■ **WRITTEN PROBLEM**
Print each line of the listing once more, precisely as given.
□ □ □
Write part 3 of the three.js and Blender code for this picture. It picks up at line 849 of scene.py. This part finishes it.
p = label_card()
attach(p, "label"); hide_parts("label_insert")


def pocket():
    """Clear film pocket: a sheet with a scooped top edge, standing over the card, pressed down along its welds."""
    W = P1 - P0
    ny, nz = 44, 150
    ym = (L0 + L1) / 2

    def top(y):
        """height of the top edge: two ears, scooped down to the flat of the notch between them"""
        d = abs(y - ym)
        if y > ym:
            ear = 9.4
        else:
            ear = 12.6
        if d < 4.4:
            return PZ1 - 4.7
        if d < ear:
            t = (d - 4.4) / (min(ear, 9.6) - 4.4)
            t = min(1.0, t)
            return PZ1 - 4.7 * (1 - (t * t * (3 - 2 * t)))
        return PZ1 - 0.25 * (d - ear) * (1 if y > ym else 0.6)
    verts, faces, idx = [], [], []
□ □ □
■ **OUTPUT**
Write part 3 of the three.js and Blender code for this picture. It picks up at line 849 of scene.py. This part finishes it.
p = label_card()
attach(p, "label"); hide_parts("label_insert")


def pocket():
    """Clear film pocket: a sheet with a scooped top edge, standing over the card, pressed down along its welds."""
    W = P1 - P0
    ny, nz = 44, 150
    ym = (L0 + L1) / 2

    def top(y):
        """height of the top edge: two ears, scooped down to the flat of the notch between them"""
        d = abs(y - ym)
        if y > ym:
            ear = 9.4
        else:
            ear = 12.6
        if d < 4.4:
            return PZ1 - 4.7
        if d < ear:
            t = (d - 4.4) / (min(ear, 9.6) - 4.4)
            t = min(1.0, t)
            return PZ1 - 4.7 * (1 - (t * t * (3 - 2 * t)))
        return PZ1 - 0.25 * (d - ear) * (1 if y > ym else 0.6)
    verts, faces, idx = [], [], []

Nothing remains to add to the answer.